There was eventually a counteraction on the part of men, especially as they experienced themselves being under constant attach. Efforts were made to restore an essential masculinity through what became called “the men’s movement”. Often efforts to rediscover manhood took the form of primitive pagan rituals: campfires and warrior talk. This approach may have sought to restore the masculine, albeit in a retroactive move, but it failed to form a healthy, balanced manhood. It ran the danger of simply recapturing some of the qualities of manhood that the “sisterhood” found so repulsive.

Manhood has been through some crisis. Educationalists are beginning to be concerned about the low levels of achievement by boys at school. If the natural character of manhood in boys is somehow truncated in the educational situation they will become frustrated and easily tend towards forms of delinquent behaviour.

Young men today are faced with some very real challenges in enabling them to grow to full human maturity. It is not only the challenges proposed from the feminist corner, but many young men have had to grow up in the midst of dysfunctional family situations. They have had to face the temptations to engage with drugs. They are lured towards homosexuality. They have had to contend with the prevailing culture which proposes recreational sex. To be able to stand against all these temptations is not easy. Many have been drawn into paths and patterns of behaviour which have been damaging to their health, their self-image and their faith.

Many young men carry wounds.  Some have been quite damaged. It is not enough just to expect them to recognise and live by the truth. There is need for an exposure to truly life-giving and healing sources. Christianity offers this.

Fr Ken’s book comes at a very important time. Young men need assistance and guidance. They need a picture of what a real man is like. They need models of true manhood. They need help in being able to deal with and overcome those things which may be crippling their personal growth. There is a need to present a vision of what true masculinity for young men today is like. In this area the Christian tradition has much to offer. Fr Ken draws on this tradition.

The book is built around the advocacy of the life of virtue. The development of virtue is the serious effort at the formation of character. A person is not just the subject of social forces or learned behaviour from childhood, but rather the product of a willingness to positively engage in the process of personal growth in character. Furthermore, in the Christian context, not only is there an impressive body of teaching and example, but the Christian is conscious that he lives in a dispensation of Grace.
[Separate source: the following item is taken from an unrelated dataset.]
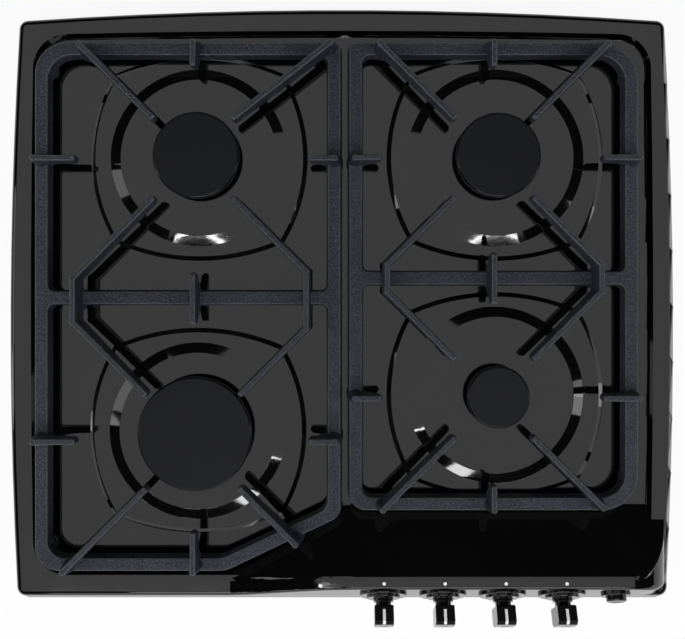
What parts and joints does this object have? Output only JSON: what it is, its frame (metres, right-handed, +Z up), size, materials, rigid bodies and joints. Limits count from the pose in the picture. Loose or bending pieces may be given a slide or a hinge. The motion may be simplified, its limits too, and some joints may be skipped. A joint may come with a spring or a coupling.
{
  "type": "gas cooktop",
  "caption": "Built-in gas cooktop: pressed enamel top with a raised control console, cast pan supports, capped burners, bar knobs and an ignition button over a sheet tray.",
  "frame": {"origin": "middle of the whole object's footprint, on the underside of the tray, where it would stand on a bench", "axes": "+Z up, +X to the user's right, +Y to the rear, away from the user"},
  "size_m": [0.587, 0.5406, 0.0861],
  "materials": {
    "black_enamel": "gloss vitreous enamel",
    "cap_enamel": "satin enamel",
    "cast_iron_enamel": "matt enamelled cast iron",
    "galvanised": "galvanised sheet",
    "foam": "closed-cell foam",
    "rubber": "rubber pads",
    "steel": "zinc-plated",
    "brass": "turned brass",
    "aluminium": "die-cast aluminium",
    "knob_plastic": "moulded black plastic",
    "dark_plastic": "moulded plastic",
    "ceramic": "glazed ceramic",
    "lead_sleeve": "silicone sleeve"
  },
  "bodies": {
    "cooktop": {"hob_top": "black_enamel", "underbox": "galvanised", "worktop_seal": "foam", "worktop_clamps": "galvanised", "clamp_screws": "steel", "case_nuts": "steel", "cable_gland": "dark_plastic", "terminal_block": "dark_plastic", "burner_cup_rear_left": "aluminium", "burner_cup_rear_right": "aluminium", "burner_cup_front_left": "aluminium", "burner_cup_front_right": "aluminium", "injectors": "brass", "spark_electrodes": "ceramic", "burner_rails": "galvanised", "tap_body_1": "brass", "tap_body_2": "brass", "tap_body_3": "brass", "tap_body_4": "brass", "knob_bezels": "knob_plastic", "button_bezel": "knob_plastic", "button_spring": "steel", "ignition_switch": "dark_plastic", "gas_tubes": "aluminium", "gas_rail": "steel", "supply_pipe": "steel", "inlet_elbow": "brass", "spark_generator": "dark_plastic", "ignition_leads": "lead_sleeve"},
    "left_support": {"grate_left": "cast_iron_enamel", "grate_left_feet": "rubber"},
    "right_support": {"grate_right": "cast_iron_enamel", "grate_right_feet": "rubber"},
    "head_rear_left": {"burner_head_rear_left": "aluminium"},
    "cap_rear_left": {"burner_cap_rear_left": "cap_enamel"},
    "head_rear_right": {"burner_head_rear_right": "aluminium"},
    "cap_rear_right": {"burner_cap_rear_right": "cap_enamel"},
    "head_front_left": {"burner_head_front_left": "aluminium"},
    "cap_front_left": {"burner_cap_front_left": "cap_enamel"},
    "head_front_right": {"burner_head_front_right": "aluminium"},
    "cap_front_right": {"burner_cap_front_right": "cap_enamel"},
    "tap_1": {"tap_plug_1": "brass"},
    "knob_body_1": {"knob_1": "knob_plastic", "tap_spindle_1": "brass", "tap_spring_1": "steel"},
    "tap_2": {"tap_plug_2": "brass"},
    "knob_body_2": {"knob_2": "knob_plastic", "tap_spindle_2": "brass", "tap_spring_2": "steel"},
    "tap_3": {"tap_plug_3": "brass"},
    "knob_body_3": {"knob_3": "knob_plastic", "tap_spindle_3": "brass", "tap_spring_3": "steel"},
    "tap_4": {"tap_plug_4": "brass"},
    "knob_body_4": {"knob_4": "knob_plastic", "tap_spindle_4": "brass", "tap_spring_4": "steel"},
    "button_body": {"ignition_button": "knob_plastic"}
  },
  "joints": [
    {"name": "left_support_lift", "type": "slide", "parent": "cooktop", "child": "left_support", "axis": [0, 0, 1], "range_m": [0, 0.08]},
    {"name": "right_support_lift", "type": "slide", "parent": "cooktop", "child": "right_support", "axis": [0, 0, 1], "range_m": [0, 0.08]},
    {"name": "head_lift_rear_left", "type": "slide", "parent": "cooktop", "child": "head_rear_left", "axis": [0, 0, 1], "range_m": [0, 0.04]},
    {"name": "cap_lift_rear_left", "type": "slide", "parent": "head_rear_left", "child": "cap_rear_left", "axis": [0, 0, 1], "range_m": [0, 0.02]},
    {"name": "head_lift_rear_right", "type": "slide", "parent": "cooktop", "child": "head_rear_right", "axis": [0, 0, 1], "range_m": [0, 0.04]},
    {"name": "cap_lift_rear_right", "type": "slide", "parent": "head_rear_right", "child": "cap_rear_right", "axis": [0, 0, 1], "range_m": [0, 0.02]},
    {"name": "head_lift_front_left", "type": "slide", "parent": "cooktop", "child": "head_front_left", "axis": [0, 0, 1], "range_m": [0, 0.04]},
    {"name": "cap_lift_front_left", "type": "slide", "parent": "head_front_left", "child": "cap_front_left", "axis": [0, 0, 1], "range_m": [0, 0.02]},
    {"name": "head_lift_front_right", "type": "slide", "parent": "cooktop", "child": "head_front_right", "axis": [0, 0, 1], "range_m": [0, 0.04]},
    {"name": "cap_lift_front_right", "type": "slide", "parent": "head_front_right", "child": "cap_front_right", "axis": [0, 0, 1], "range_m": [0, 0.02]},
    {"name": "knob_turn_1", "type": "hinge", "parent": "cooktop", "child": "tap_1", "pos_m": [0.036, -0.24267, 0.06], "axis": [0, -0.8763, 0.4818], "range_deg": [0, 210]},
    {"name": "knob_press_1", "type": "slide", "parent": "tap_1", "child": "knob_body_1", "axis": [0, 0.8763, -0.4818], "range_m": [0, 0.0035], "stiffness_N_per_m": 1500, "springref_m": -0.004, "deforming": ["tap_spring_1"]},
    {"name": "knob_turn_2", "type": "hinge", "parent": "cooktop", "child": "tap_2", "pos_m": [0.088, -0.24267, 0.06], "axis": [0, -0.8763, 0.4818], "range_deg": [0, 210]},
    {"name": "knob_press_2", "type": "slide", "parent": "tap_2", "child": "knob_body_2", "axis": [0, 0.8763, -0.4818], "range_m": [0, 0.0035], "stiffness_N_per_m": 1500, "springref_m": -0.004, "deforming": ["tap_spring_2"]},
    {"name": "knob_turn_3", "type": "hinge", "parent": "cooktop", "child": "tap_3", "pos_m": [0.14, -0.24267, 0.06], "axis": [0, -0.8763, 0.4818], "range_deg": [0, 210]},
    {"name": "knob_press_3", "type": "slide", "parent": "tap_3", "child": "knob_body_3", "axis": [0, 0.8763, -0.4818], "range_m": [0, 0.0035], "stiffness_N_per_m": 1500, "springref_m": -0.004, "deforming": ["tap_spring_3"]},
    {"name": "knob_turn_4", "type": "hinge", "parent": "cooktop", "child": "tap_4", "pos_m": [0.192, -0.24267, 0.06], "axis": [0, -0.8763, 0.4818], "range_deg": [0, 210]},
    {"name": "knob_press_4", "type": "slide", "parent": "tap_4", "child": "knob_body_4", "axis": [0, 0.8763, -0.4818], "range_m": [0, 0.0035], "stiffness_N_per_m": 1500, "springref_m": -0.004, "deforming": ["tap_spring_4"]},
    {"name": "button_press", "type": "slide", "parent": "cooktop", "child": "button_body", "axis": [0, 0.8763, -0.4818], "range_m": [0, 0.003], "stiffness_N_per_m": 1200, "springref_m": -0.002, "deforming": ["button_spring"]}
  ]
}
Character is moulded not only by will and determination, but also by the co-operation with the mysterious but real workings of the Holy Spirit in the mind and heart.

Fr Ken orients his exploration of the qualities of Christian character around the traditional four “cardinal virtues”: prudence, justice, fortitude and temperance. As he mentions, these are a springboard to his thought and he canvasses various virtues under this basic covering.

What is particularly useful about the work is that Fr Ken brings a valuable application of Sacred Scripture and of the rich witness of the saints in the Church’s history to bear on what could become a fairly dry academic presentation. It is far from that! The book both touches on the experienced reality of young men in contemporary culture and is replete with a spirit of faith that declares that "nothing is impossible to God". We are not determined or so wounded by our experiences that the mercy and love of God cannot heal and restore. The testimony of the Scriptures and the witness of the saints declare this truth. It is important today to be able to make this declaration. We are not victims and indelibly marked by our past, Christian faith teaches that we are redeemed and restored. The power is found in God and the work of Jesus Christ now realised by the activity of the Holy Spirit.

The book benefits particularly from the wide and varied pastoral experience Fr Ken has had as a priest, an evangelist and pastor, and the formator of young men in the Missionaries of God’s Love. Thus the book comes alive through the testimonies that he furnishes which illustrate his teaching.

I recommend the book most highly. Firstly, I recommend it to young men – through this book you can explore the qualities of a mature Christian man and test yourself against a standard. This book wonderfully declares what is possible for a man of faith who turns to God.

Secondly, the book will provide a great resource for youth leaders, pastors and teachers. It offers much useful material that can become an inspiration to working with young men and the content of many talks that can be given. It deserves a place in the resources available to anyone who is concerned with the Christian formation of the young.

One final point: I hope this book may spur someone, somewhere, to write on the nature of Christian womanhood and restore in that arena the Christian vision of womanhood.